Pakistan’s Supreme Court on Tuesday began probing the discovery of a mass grave in the troubled southwestern province of Balochistan amid calls for an inquiry by the United Nations.
Officials said 13 decomposed corpses were found in a grave discovered last month in Khuzdar district of the province that borders Afghanistan and Iran.
Only two of the corpses have been identified so far, Khuzdar administrator Waheed Shah told the court in the capital Islamabad.
But the independent Human Rights Commission of Pakistan disputed the official account of the incident.
“We have heard from local people the number of corpses is much higher than being stated officially,” said Zohra Yusuf, the commission’s chairwoman.

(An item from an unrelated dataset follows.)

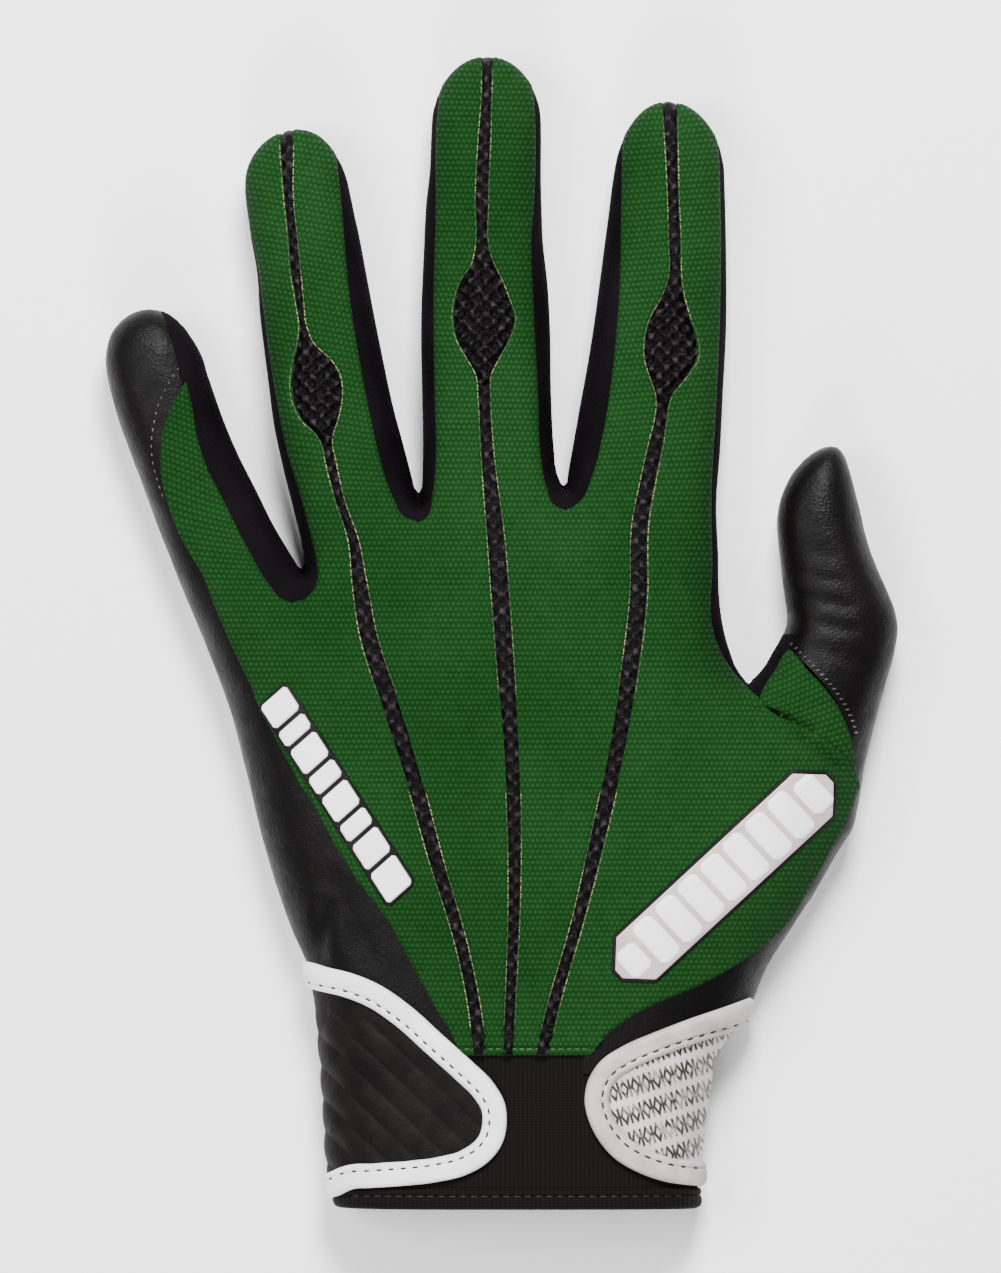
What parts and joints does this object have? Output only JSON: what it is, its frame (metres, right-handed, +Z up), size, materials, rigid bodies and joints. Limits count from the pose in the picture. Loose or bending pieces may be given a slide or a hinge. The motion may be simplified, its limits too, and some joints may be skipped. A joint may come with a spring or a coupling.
{
  "type": "batting glove",
  "caption": "Left-hand batting glove with a dimpled knit back, mesh finger strips, dark leather palm and thumb, ribbed wrist strap and elastic cuff.",
  "frame": {"origin": "under the middle of the glove's box, on the surface that it lies on", "axes": "+X from the little finger to the thumb, +Y from the wrist to the fingertips, +Z up out of the back of the hand"},
  "size_m": [0.162, 0.2346, 0.0266],
  "materials": {
    "back_knit": "dimpled knit, soft sheen",
    "strip_mesh": "coarse dark mesh",
    "gusset_knit": "matt stretch knit",
    "dark_leather": "grained, half gloss",
    "strap_leather": "padded ribs, half gloss",
    "cuff_elastic": "ribbed elastic knit",
    "piping": "satin bound edge",
    "tab_fabric": "pale coated cloth with small grey lozenges",
    "patch_rubber": "soft white rubber"
  },
  "bodies": {
    "root": {"palm_leather": "dark_leather", "thumb_front": "dark_leather", "back_panel_little": "back_knit", "back_panel_ring": "back_knit", "back_panel_middle": "back_knit", "back_panel_index": "back_knit", "thumb_back": "back_knit", "finger_strip_ring": "strip_mesh", "back_strip_ring": "strip_mesh", "knuckle_mesh_ring": "strip_mesh", "finger_strip_middle": "strip_mesh", "back_strip_middle": "strip_mesh", "knuckle_mesh_middle": "strip_mesh", "finger_strip_index": "strip_mesh", "back_strip_index": "strip_mesh", "knuckle_mesh_index": "strip_mesh", "gusset_little_ring": "gusset_knit", "gusset_ring_middle": "gusset_knit", "gusset_middle_index": "gusset_knit", "gusset_index_thumb": "gusset_knit", "outer_leather": "dark_leather", "thumb_leather": "dark_leather", "heel_leather": "dark_leather", "back_hem": "back_knit", "cuff_elastic": "cuff_elastic", "cuff_hem": "cuff_elastic", "strap_panel": "strap_leather", "strap_piping": "piping", "tab_panel": "tab_fabric", "tab_piping": "piping", "side_patch": "patch_rubber", "thumb_patch": "patch_rubber"}
  },
  "joints": []
}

Pakistan’s Chief Justice Tasadduq Hussain Jillani last week ordered the probe, calling the discovery “outrageous and shocking.” Rights bodies often accuse agents from Pakistani intelligence agencies of killing members of rebel groups to quell a decades—old insurgency in the province.
Several groups of Baloch insurgents are fighting against security forces to seek the independence of their province.
Rights activists have called upon the UN to send a fact—finding mission to probe the incident, expressing doubts about the inquiry being conducted by the court.
“We know nothing will come out of it,” said Nazish Brohi, a Baloch activist based in the southern city of Karachi.